A Serge Dionne, effectivement notre Histoire est la même des deux côtés de l’océan, puisque vos ancêtres étaient aussi les nôtres, de ce fait nous sommes sans cesse profondément touchés par tout ce qui se passe chez vous. Quoique vous fassiez impossible de ne pas relever le défi auquel vous êtes confrontés depuis 252 ans, car vos ancêtres français ont réussi à bâtir votre magnifique pays à la force de leur enthousiasme et de leur courage, mais leur sang coule à jamais dans vos veines, ils vous ont passé le flambeau, l’avenir de votre pays est entre vos mains à présent. Nous vous soutenons de tout cœur.
A Ivan Parent, toujours très touchée de vos bons mots. Votre propos est d’autant plus d’actualité que l’Histoire est de moins en moins enseignée à notre jeunesse partout dans le monde, ce n’est pas uniquement chez vous.. mais il faut reconnaître qu’au Québec on tente d’évoquer de moins en moins le Passé de la Nouvelle France, s'il est laissé ainsi de côté, les nouvelles générations ne pourront pas alors en garder le souvenir !
Archives de Vigile Répondre
2 septembre 2015D'autant plus que votre histoire, chère Marie-Hélène, c'est aussi la nôtre. Certes le Québec a été fondé par Samuel de Champlain en 1608, mais la grande majorité des habitants de ce Québec ont les mêmes ancêtres que vous !
La distance, puis la Conquête nous auront fait manquer les Révolutions, les Empires, la Restauration, les Républiques et plusieurs autres "détails de l'histoire",(;-)) mais l'Empire colonial, le Grand siècle, les Lumières et jusqu'aux Capétiens et à Clovis sont autant d'épisodes de notre histoire que de celle des autres Français.
Merci d'être là, à nos côtés pour nous rappeler qui nous sommes et d'où nous venons. Peut-être finirons-nous par voir où nous devons aller pour être digne de nos ancêtres et de leur glorieuse et tumultueuse histoire.

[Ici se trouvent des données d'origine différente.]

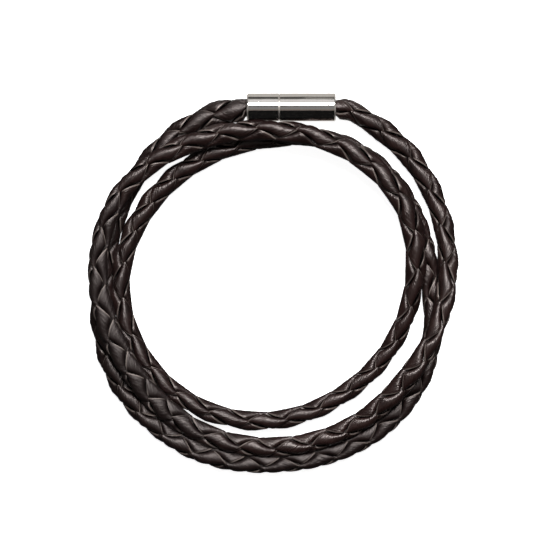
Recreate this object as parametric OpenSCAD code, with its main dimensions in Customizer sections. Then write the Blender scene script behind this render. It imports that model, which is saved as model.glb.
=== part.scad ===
// Wrap bracelet: one braided leather cord of three turns, lying flat, and the two-part barrel clasp
// that joins its ends. The origin is on the surface it lies on, in the middle of the coil, +Z up.

/* [Cord] */
// Diameter of the braided cord
cord_d = 4; // [3.4:0.1:4]

/* [Clasp] */
// Outside diameter of the barrel
clasp_d = 6; // [5.6:0.1:6.2]
// Length of the half with the spigot
short_half_l = 6.9; // [6.5:0.1:8]
// Length of the half with the socket
long_half_l = 12.1; // [9:0.1:12.1]
// Depth of the hole that each cord end is glued into
cord_hole_depth = 4.5; // [3:0.1:5]
// Diameter of the spigot that plugs the halves together
spigot_d = 4; // [3:0.1:4.4]
// Length of the spigot
spigot_l = 2; // [1:0.1:3]
// Chamfer on the barrel's two ends
end_chamfer = 0.3; // [0.1:0.05:0.5]
// Chamfer on both sides of the seam
seam_chamfer = 0.2; // [0.1:0.05:0.4]

/* [Hidden] */
$fn = 96;

leather_brown = [0.2, 0.155, 0.145];
polished_steel = [0.8, 0.8, 0.8];

// Clearance round a cord end in its hole, and round the spigot in its socket
fit = 0.05;
cord_sides = 12;
clasp_r = clasp_d / 2;
cord_hole_r = cord_d / 2;
socket_depth = spigot_l + 0.2;

// The barrel lies on the surface along X. Its seam stays where it is when a half changes length.
clasp_seam = [1.2, 37.6, clasp_r];
short_mouth = clasp_seam - [short_half_l, 0, 0];
long_mouth = clasp_seam + [long_half_l, 0, 0];
cord_end_depth = [cord_hole_depth - fit, 0, 0];

// The three turns run counter-clockwise, seen from above, from the short half of the clasp to the
// long one. Each row is [distance from the middle, height of the cord's centre], every 30 degrees.
first_row_angle = 120;
row_step = 30;
rings_per_row = 2;
first_turn = [
    [38.2, 2.1], [36.7, 2], [36.8, 2], [39.1, 2], [39.6, 2], [38.7, 2],
    [38.6, 2], [37.3, 2], [33.6, 2], [33.3, 2], [33.3, 2], [31, 2]];
second_turn = [
    [30.6, 2], [31.5, 2], [32.7, 2], [32.2, 2], [31, 2], [29.5, 2],
    [28.2, 2.1], [28.4, 2.5], [30, 4.8], [32.4, 6.1], [32.5, 6.1], [32.5, 6.1]];
third_turn = [
    [34.6, 5.9], [37.7, 6.2], [37.4, 6.2], [35.7, 5.4], [35.6, 3.3], [35, 3.7],
    [34.8, 4], [35.2, 6.2], [37, 5.4], [39.1, 2.5], [40.3, 2.1]];
turns = concat(first_turn, second_turn, third_turn);

// The stretches between the turns and the two holes in the clasp, as points of their own
start_bend = [-10.6, 37, 2.4];
end_bend = [16.6, 36.9, 2.7];

function row_at(rows, i) = rows[min(max(i, 0), len(rows) - 1)];

// Value between row i and the next at the fraction u, on a curve through all the rows
function between_rows(rows, i, u) =
    let (a = row_at(rows, i - 1), b = row_at(rows, i), c = row_at(rows, i + 1), d = row_at(rows, i + 2))
    (2 * b + (c - a) * u + (2 * a - 5 * b + 4 * c - d) * u * u + (3 * (b - c) + d - a) * u * u * u) / 2;

function coil_point(step) =
    let (row = between_rows(turns, floor(step / rings_per_row), step % rings_per_row / rings_per_row),
         angle = first_row_angle + step * row_step / rings_per_row)
    [row[0] * cos(angle), row[0] * sin(angle), row[1]];

coil = [for (step = [0 : rings_per_row * (len(turns) - 1)]) coil_point(step)];
route = concat(
    [short_mouth + cord_end_depth, short_mouth, start_bend],
    coil,
    [end_bend, long_mouth, long_mouth - cord_end_depth]);
last = len(route) - 1;

// The cord runs along the barrel in both holes, and from one ring to the next elsewhere
function in_clasp(i) = i < 2 || i > last - 2;
function unit(v) = v / norm(v);
function heading(i) = in_clasp(i) ? [-1, 0, 0] : unit(route[i + 1] - route[i - 1]);
function ring_radius(i) = in_clasp(i) ? cord_hole_r - fit : cord_d / 2;

function ring(i) =
    let (along = heading(i), across = unit(cross(along, [0, 0, 1])), up = cross(across, along))
    [for (side = [0 : cord_sides - 1])
        let (angle = side * 360 / cord_sides)
        route[i] + ring_radius(i) * (cos(angle) * across + sin(angle) * up)];

module braided_cord() {
    skin = [for (i = [0 : last - 1], side = [0 : cord_sides - 1])
        let (next = (side + 1) % cord_sides, here = i * cord_sides, there = here + cord_sides)
        each [[here + side, there + side, there + next], [here + side, there + next, here + next]]];
    start_cap = [for (side = [0 : cord_sides - 1]) side];
    end_cap = [for (side = [cord_sides - 1 : -1 : 0]) last * cord_sides + side];
    color(leather_brown)
        polyhedron([for (i = [0 : last]) each ring(i)], concat(skin, [start_cap, end_cap]));
}

// A solid turned about the barrel's axis, from a profile of [distance from the axis, distance along X]
module turned(profile) {
    color(polished_steel)
        rotate([90, 0, 90])
            rotate_extrude()
                polygon(profile);
}

module clasp_short_half() {
    tip_chamfer = seam_chamfer;
    translate(short_mouth)
        turned([
            [cord_hole_r, 0],
            [clasp_r - end_chamfer, 0],
            [clasp_r, end_chamfer],
            [clasp_r, short_half_l - seam_chamfer],
            [clasp_r - seam_chamfer, short_half_l],
            [spigot_d / 2, short_half_l],
            [spigot_d / 2, short_half_l + spigot_l - tip_chamfer],
            [spigot_d / 2 - tip_chamfer, short_half_l + spigot_l],
            [0, short_half_l + spigot_l],
            [0, cord_hole_depth],
            [cord_hole_r, cord_hole_depth]]);
}

module clasp_long_half() {
    hole_floor = long_half_l - cord_hole_depth;
    translate(clasp_seam)
        turned([
            [spigot_d / 2 + fit, 0],
            [clasp_r - seam_chamfer, 0],
            [clasp_r, seam_chamfer],
            [clasp_r, long_half_l - end_chamfer],
            [clasp_r - end_chamfer, long_half_l],
            [cord_hole_r, long_half_l],
            [cord_hole_r, hole_floor],
            [0, hole_floor],
            [0, socket_depth],
            [spigot_d / 2 + fit, socket_depth]]);
}

braided_cord();
clasp_short_half();
clasp_long_half();
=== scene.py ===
"""Cord bracelet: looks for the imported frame, in metres, +Z up, lying on the floor at z = 0."""
import math

import bpy
import numpy as np
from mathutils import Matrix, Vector


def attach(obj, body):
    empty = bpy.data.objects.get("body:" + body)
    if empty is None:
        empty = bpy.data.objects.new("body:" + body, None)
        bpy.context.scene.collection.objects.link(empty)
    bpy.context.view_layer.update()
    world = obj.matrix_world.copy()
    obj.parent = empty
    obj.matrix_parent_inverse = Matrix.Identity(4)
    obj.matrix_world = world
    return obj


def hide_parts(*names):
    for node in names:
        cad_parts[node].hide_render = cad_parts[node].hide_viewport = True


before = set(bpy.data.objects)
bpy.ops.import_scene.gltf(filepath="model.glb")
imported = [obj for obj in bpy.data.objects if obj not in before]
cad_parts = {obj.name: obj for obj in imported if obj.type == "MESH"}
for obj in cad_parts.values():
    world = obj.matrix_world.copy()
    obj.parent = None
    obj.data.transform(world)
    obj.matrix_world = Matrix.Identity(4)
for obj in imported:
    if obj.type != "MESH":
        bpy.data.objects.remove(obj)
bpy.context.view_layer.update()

MM = 0.001

# Camera

# The photograph looks straight down with a long lens
MM_PER_PIXEL = 0.214
FRAME_PIXELS = 550
FRAME_CENTRE = (0.32 * MM, 1.71 * MM)
SCALE_HEIGHT = 3 * MM  # the height at which MM_PER_PIXEL holds
LENS_MM = 250
SENSOR_MM = 36
CLIP_SHARE = 100  # how many times nearer or further than the bracelet the camera still sees


def make_camera():
    """Looks straight down at the middle of the photograph's frame, with +Y up in the picture."""
    data = bpy.data.cameras.new("camera")
    data.lens = LENS_MM
    data.sensor_width = SENSOR_MM
    camera = bpy.data.objects.new("camera", data)
    bpy.context.scene.collection.objects.link(camera)
    frame_width = FRAME_PIXELS * MM_PER_PIXEL * MM
    distance = frame_width * LENS_MM / SENSOR_MM
    camera.location = (*FRAME_CENTRE, SCALE_HEIGHT + distance)
    data.clip_start = distance / CLIP_SHARE
    data.clip_end = distance * CLIP_SHARE
    bpy.context.scene.camera = camera


# The cord's centreline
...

Comme Yvan, je vous dis: bravo et merci !
ps:
Coïncidence, mon ancêtre Antoine débarqua à Québec en 1663, l'année du Conseil souverain; j'aime bien ce mot: "souverain", mais à l'échelle des peuples.
sd
Ivan Parent Répondre
1 septembre 2015Vigile est le grand bénéficiaire de vos connaissances en Histoire. Tout est d'autant plus intéressant et instructif, que l'Histoire n'est à peu presque plus enseignée ici. Cela dérange les fédéraux car si les jeunes connaissaient d'où ils viennent et ce qu'a vécu leurs ancêtres, les fédéraux, au Québec, ne feraient pas long feu. C'est connu qu'il est plus facile de contrôler des ignorants. Couillard et Harper sont les dignes représentants de cette mouvance destructrices du Québec. L'éclairage que vos textes apportent aux lecteurs de Vigile, sont précieux. Encore faut-il pouvoir en saisir l'importance.